Okay, this isn’t really an observation. I just miss midgets in wrestling. I think they could play an important filler role. So many wrestlers seem to be screaming for factions in which they can shine as a leader. Midgets can be used to flesh out stables without presenting ego concerns. John Cena would do well to be seen hanging with some gangsta gnomes.
I think Chris Jericho would make an excellent Midget Lord. Just imagine them harassing Jericho’s opponents: lunkheads like Steiner or Goldberg. Gold, Jerry, gold!
5. The Buddha
Sorry, this one isn’t an observation, either. Just had a flash. Rikishi is in the doldrums, right? No one cares about his character, but the man can still perform, and the office seems keen on pushing him. So why not re-package him as The Buddha? Sure, it would be offensive, but that hasn’t stopped WWE before.
Buddha is a peaceful man, into non-violence, mediation and meditation. But his high priests Tajiri and Funaki have other ideas for him. They constantly goad him into combat, and each time a piece of the great man shrivels, until finally he re-emerges as Evil Heel Buddha! With his devastating finishers, “The Sound of One Hand Clapping” and “The Stinkface of Enlightenment”, he wreaks havoc throughout WWE until finally stopped by…. Sting! (With requisite born-again help from Shawn Michaels and Jericho’s midget army.)
(The 411 legal team wishes to remind readers that, as a godless Communist Canadian, Dr. Deonandan’s offensive heathen views are not representative of the good, Jesus-loving folk at 411mania.com.)
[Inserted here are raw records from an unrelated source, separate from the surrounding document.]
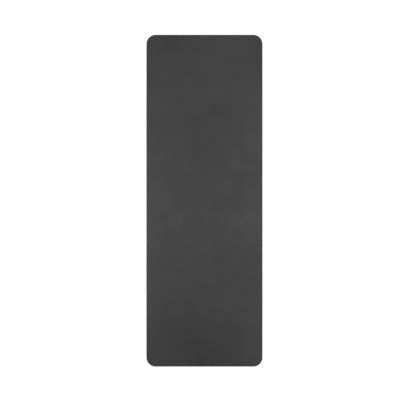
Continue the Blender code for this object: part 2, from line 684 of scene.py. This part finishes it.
@dataclass(frozen=True)
class MattPolyurethane:
    """The charcoal face: a dull film with a fine leather grain whose creases are painted darker as shade,
    faintly cloudy with painted light and shade in large patches, and worn at the rim.
    """

    plan: Plan
    colour: Colour = (0.0455, 0.0454, 0.0454)
    # Partly the film's own cloudy tone and partly painted light and shade, in large soft patches across the
    # face.
    clouds_and_shade: tuple[CloudsAndShade, ...] = (
        CloudsAndShade(0.450, 1.0, 311, 0.128),
        CloudsAndShade(0.320, 1.0, 3660, 0.078),
        CloudsAndShade(0.085, 4.0, 2824, 0.090),
    )
    streak_size: float = 0.030
    streak_stretch: Triple = (5.0, 1.0, 1.0)
    streak_tint: Ends = (0.985, 1.015)
    grain_size: float = 0.0019
    grain_bend: float = 0.0016
    crease_share: float = 0.24
    # Painted shade: the grain's creases are darker than its tops.
    crease_shade_tint: Ends = (0.84, 1.03)
    grain_depth: float = 0.00010
    pore_size: float = 0.00045
    pore_depth: float = 0.00003
    worn_width: float = 0.0015
    worn_patch: float = 0.012
    worn_tint: Ends = (1.0, 1.15)
    roughness: Ends = (0.58, 0.70)
    specular: float = 0.18

    def material(self) -> Material:
        """Mix the finish.

        Returns:
            The material.
        """
        paint = PaintTree("matt_polyurethane")
        streaks = paint.patches(self.streak_size, detail=3.0, stretch=self.streak_stretch)
        border = paint.cells(self.grain_size, "DISTANCE_TO_EDGE", self.grain_bend)
        grain = paint.math("SINE", paint.span(border, 0.0, self.crease_share) * QUARTER_TURN)
        pores = paint.patches(self.pore_size, detail=3.0)
        rim = paint.span(paint.inside(self.plan), 0.0, self.worn_width, 1.0, 0.0)
        worn = rim * paint.patches(self.worn_patch, detail=4.0)
        # The patches darken and lighten the face: partly cloudy tone, partly painted light and shade.
        cloudy_and_shaded = []
        for clouds_and_shade in self.clouds_and_shade:
            patches = paint.patches(clouds_and_shade.size, clouds_and_shade.detail, seed=clouds_and_shade.seed)
            cloudy_and_shaded.append((patches, (1.0 + clouds_and_shade.swing, 1.0 - clouds_and_shade.swing)))
        return paint.dress(
            self.colour,
            # The grain's tint paints shade into its creases.
            tints=[(streaks, self.streak_tint), *cloudy_and_shaded, (grain, self.crease_shade_tint), (worn, self.worn_tint)],
            matt=((streaks + pores) / 2.0, self.roughness),
            reliefs=[(grain, self.grain_depth), (pores, self.pore_depth)],
            specular=self.specular,
        )


@dataclass(frozen=True)
class PolyesterKnit:
    """The dark grey cloth under the face: fine upright wales crossed by the courses, with a soft nap and
    painted shade between the loops.
    """

    colour: Colour = (0.085, 0.085, 0.088)
    wale_pitch: float = 0.0011
    course_pitch: float = 0.0008
    course_share: Ends = (0.45, 1.0)
    # Painted shade: darker in the grooves between the loops, lighter on their tops.
    loop_shade_tint: Ends = (0.62, 1.15)
    loop_depth: float = 0.00012
    nap_size: float = 0.0003
    nap_tint: Ends = (0.85, 1.15)
    nap_depth: float = 0.00003
    roughness: Ends = (0.84, 0.96)
    specular: float = 0.2
    sheen: float = 0.25

    def material(self) -> Material:
        """Mix the finish.

        Returns:
            The material.
        """
        paint = PaintTree("polyester_knit")
        courses = paint.span(paint.lines(self.course_pitch, "Y"), 0.0, 1.0, *self.course_share)
        loops = paint.lines(self.wale_pitch, "X") * courses
        nap = paint.patches(self.nap_size, detail=3.0)
        return paint.dress(
            self.colour,
            # The loops' tint paints shade between them.
            tints=[(loops, self.loop_shade_tint), (nap, self.nap_tint)],
            matt=(nap, self.roughness),
            reliefs=[(loops, self.loop_depth), (nap, self.nap_depth)],
            specular=self.specular,
            sheen=self.sheen,
        )


@dataclass(frozen=True)
class HotMeltFilm:
    """The adhesive film: dull, slightly milky, and printed with the cloth that was pressed into it."""

    colour: Colour = (0.100, 0.095, 0.085)
    milky_size: float = 0.018
    milky_tint: Ends = (0.80, 1.20)
    print_pitch: float = 0.0011
    print_depth: float = 0.00003
    roughness: Ends = (0.34, 0.52)
    specular: float = 0.45

    def material(self) -> Material:
        """Mix the finish.

        Returns:
            The material.
        """
        paint = PaintTree("hot_melt_film")
        milky = paint.patches(self.milky_size, detail=3.0)
        printed = paint.lines(self.print_pitch, "X") * paint.lines(self.print_pitch, "Y")
        return paint.dress(
            self.colour,
            tints=[(milky, self.milky_tint)],
            matt=(milky, self.roughness),
            reliefs=[(printed, self.print_depth)],
            specular=self.specular,
        )


@dataclass(frozen=True)
class RubberFoam:
    """Near-black rubber foam: fine round cells, cut open at the edge and painted darker inside as shade, with
    a few large ones among them.
    """

    name: str
    colour: Colour = (0.026, 0.026, 0.026)
    cell_size: float = 0.00034
    cell_shares: Ends = (0.0, 0.7)
    large_cell_size: float = 0.0011
    large_cell_shares: Ends = (0.05, 0.35)
    # Painted shade: the open cells are darker inside.
    pit_shade_tint: Ends = (0.55, 1.20)
    pit_depth: float = 0.00009
    dust_size: float = 0.006
    dust_tint: Ends = (0.90, 1.20)
    roughness: Ends = (0.97, 0.86)
    specular: float = 0.25

    def material(self) -> Material:
        """Mix the finish.

        Returns:
            The material.
        """
        paint = PaintTree(self.name)
        cells = paint.span(paint.cells(self.cell_size), *self.cell_shares)
        pitted = cells * paint.span(paint.cells(self.large_cell_size), *self.large_cell_shares)
        dust = paint.patches(self.dust_size, detail=4.0)
        return paint.dress(
            self.colour,
            # The pits' tint is painted shade.
            tints=[(pitted, self.pit_shade_tint), (dust, self.dust_tint)],
            matt=(pitted, self.roughness),
            reliefs=[(pitted, self.pit_depth)],
            specular=self.specular,
        )


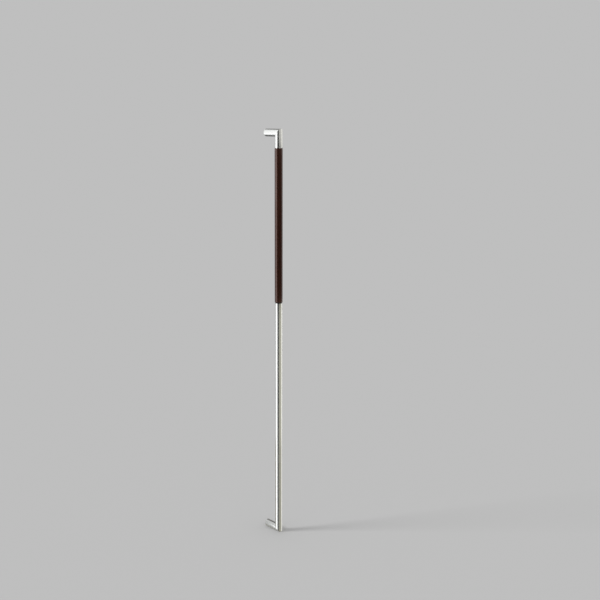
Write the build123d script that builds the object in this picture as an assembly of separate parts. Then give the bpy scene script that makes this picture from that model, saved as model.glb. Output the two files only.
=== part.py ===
from build123d import *
import math
import os

# Door push bar, sizes in millimetres.
# +Z runs up along the bar, the mounting plane is y = 0 and the bar stands in front of it, at -Y.
# The origin is the centre of the lower foot, on the mounting plane.

# Steel tube
tube_diameter = 25.0
tube_wall = 2.0
tube_end_break = 0.3

# Layout of the bar
fixing_centres = 1400.0
bar_standoff = 60.0
upper_stub_length = 50.0

# Wooden grip
grip_length = 520.0
grip_overhang = 1.0
grip_end_radius = 1.2

# Ring in the joint below the grip
ring_thickness = 3.0
ring_recess = 1.2

# Inserts bonded into the tubes
bond_gap = 0.05
insert_chamfer = 0.8

# Core through the grip
socket_wall = 2.4
socket_end_margin = 4.0
core_gap_in_socket = 0.05
core_gap_in_wood = 0.15
core_end_chamfer = 1.0
core_thread_diameter = 12.0
core_thread_pitch = 1.75
core_spigot_length = 24.0
core_plug_length = 30.0
thread_gap = 0.03

# Set screws that lock the core
set_screw_count = 2
set_screw_diameter = 5.0
set_screw_pitch = 0.8
set_screw_inset = 10.0
set_screw_spacing = 12.0
set_screw_end_margin = 6.0
set_screw_recess = 0.4
set_screw_seat_gap = 0.02
set_screw_cup_diameter = 2.5
set_screw_cup_depth = 0.6
set_screw_key_size = 2.5
set_screw_key_depth = 2.0

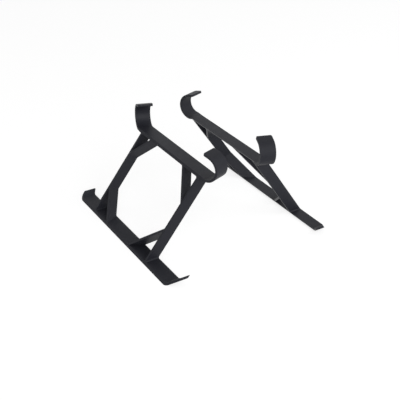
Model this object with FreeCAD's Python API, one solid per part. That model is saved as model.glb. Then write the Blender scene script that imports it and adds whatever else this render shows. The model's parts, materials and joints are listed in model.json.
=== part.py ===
# Clip-on landing gear for a small quadcopter: a left and a right leg frame, each one moulded piece.
# X runs across the aircraft, Y from its tail to its nose and Z up. The origin is on the ground,
# midway between the two frames and midway along their skids. Each frame is drawn with Y counted
# from midway between its posts, and moved along in the end. Lengths are in millimetres and angles
# in degrees.
import FreeCAD
import Part
import math
import os

from FreeCAD import Placement, Rotation, Vector

# The strip that each frame is drawn with
band = 9.4              # width of the strip, measured level across the aircraft
wall = 1.5              # thickness of the strip

# The frame
height = 53.0           # ground to the top of the rail
lean = 36.5             # angle by which the posts lean inwards from upright
post_spacing = 71.0     # over the outsides of the two posts
gauge = 128.0           # over the outer edges of the two skids
rail_overhang = 1.5     # from a post's outside to where the rail starts to turn towards its hook
corner_round = 1.0      # inside corners between posts, rail, skid and braces

# The braces, measured from the inside corner that each one spans, along the frame's outer side
nose_top_run = 17.0     # along the rail
nose_top_drop = 15.5    # down the post
tail_top_run = 12.5
tail_top_drop = 13.0
nose_foot_run = 22.0    # along the skid
nose_foot_rise = 19.5   # up the post
tail_foot_run = 18.0
tail_foot_rise = 16.5

# The skid beyond the posts, with its upturned tips
nose_skid_overhang = 23.5   # from a post's outside to where the tip begins to turn up
tail_skid_overhang = 17.0
tip_radius = 4.0            # at the middle of the wall
nose_tip_angle = 42.0
nose_tip_length = 6.0
tail_tip_angle = 48.0
tail_tip_length = 2.0
nose_tip_taper = 3.0        # by which a tip narrows on its outer side
tail_tip_taper = 0.8
tip_round = 1.6             # corners of the tip's outline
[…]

6. Nash Strokes (His Chin)
I have a question. When in deep thought, does anyone actually look at the ceiling and stroke his chin? Or is this strictly a wrestling thing? When Nash was pondering his world-stopping decision of whether to join or reject HHH, there he was backstage, looking somberly upward and stroking his chin. Other wrestlers do it, too. Look for it. Is it in a brochure all new WWE employees get during the orientation seminar?
All right, I’ve wasted enough time today. Until next column, I’m godless Canadian Communist Raywat Deonandan, he of the potentially nuclear dick.